Please note Salman Rushdie’s shared view:

“It seems a little obvious to choose the Taj Mahal, but I was very struck when I took my two sons there how their response to it was the same as mine had been when I first saw it. That wasn’t until I was an adult (even though I grew up in India, we somehow never went to Agra) and so like everyone else I’d just seen a million reproductions – photographs, calendars, biscuit tins…And the thing that impressed me was how much more extraordinary it was than any representation of it, in a way that you wouldn’t say about, for example, the Mona Lisa, which seems disappointing when you see it. I was stunned that when you see this very familiar object, it’s as if you’d never seen it before. Modern thinking says the constant reproduction of an image devalues the original. But with the Taj, the original exceeds all the reproductions.

The building itself left my skepticism in shreds, however. Announcing itself as itself, insisting with absolute force on its sovereign authority, it simply obliterated the million counterfeits of it and glowingly filled, once and forever, the place in the mind previously occupied by its simulacra.

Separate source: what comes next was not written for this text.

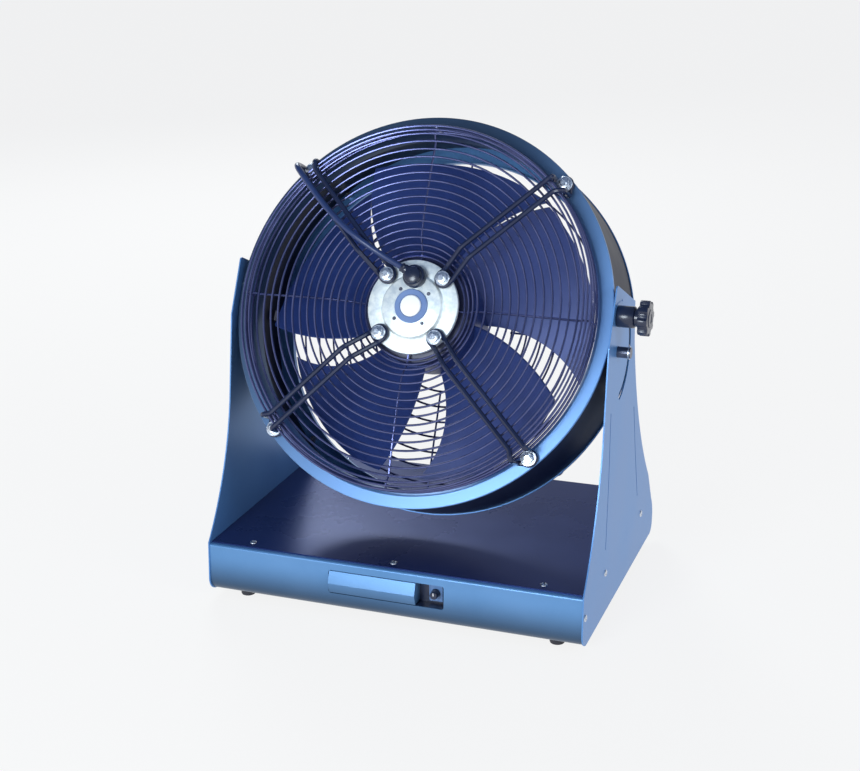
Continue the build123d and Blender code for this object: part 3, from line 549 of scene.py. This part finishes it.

And this, finally, is why the Taj Mahal must be seen: to remind us that the world is real, that the sound is truer than the echo, the original more forceful than its image in a mirror. The beauty of beautiful things is still able, in these image-saturated times, to transcend imitations. And the Taj Mahal is, beyond the power of words to say it, a lovely thing, perhaps the loveliest of things..”

Agra is an approximately 4-hour drive or 2-hour train ride from Delhi.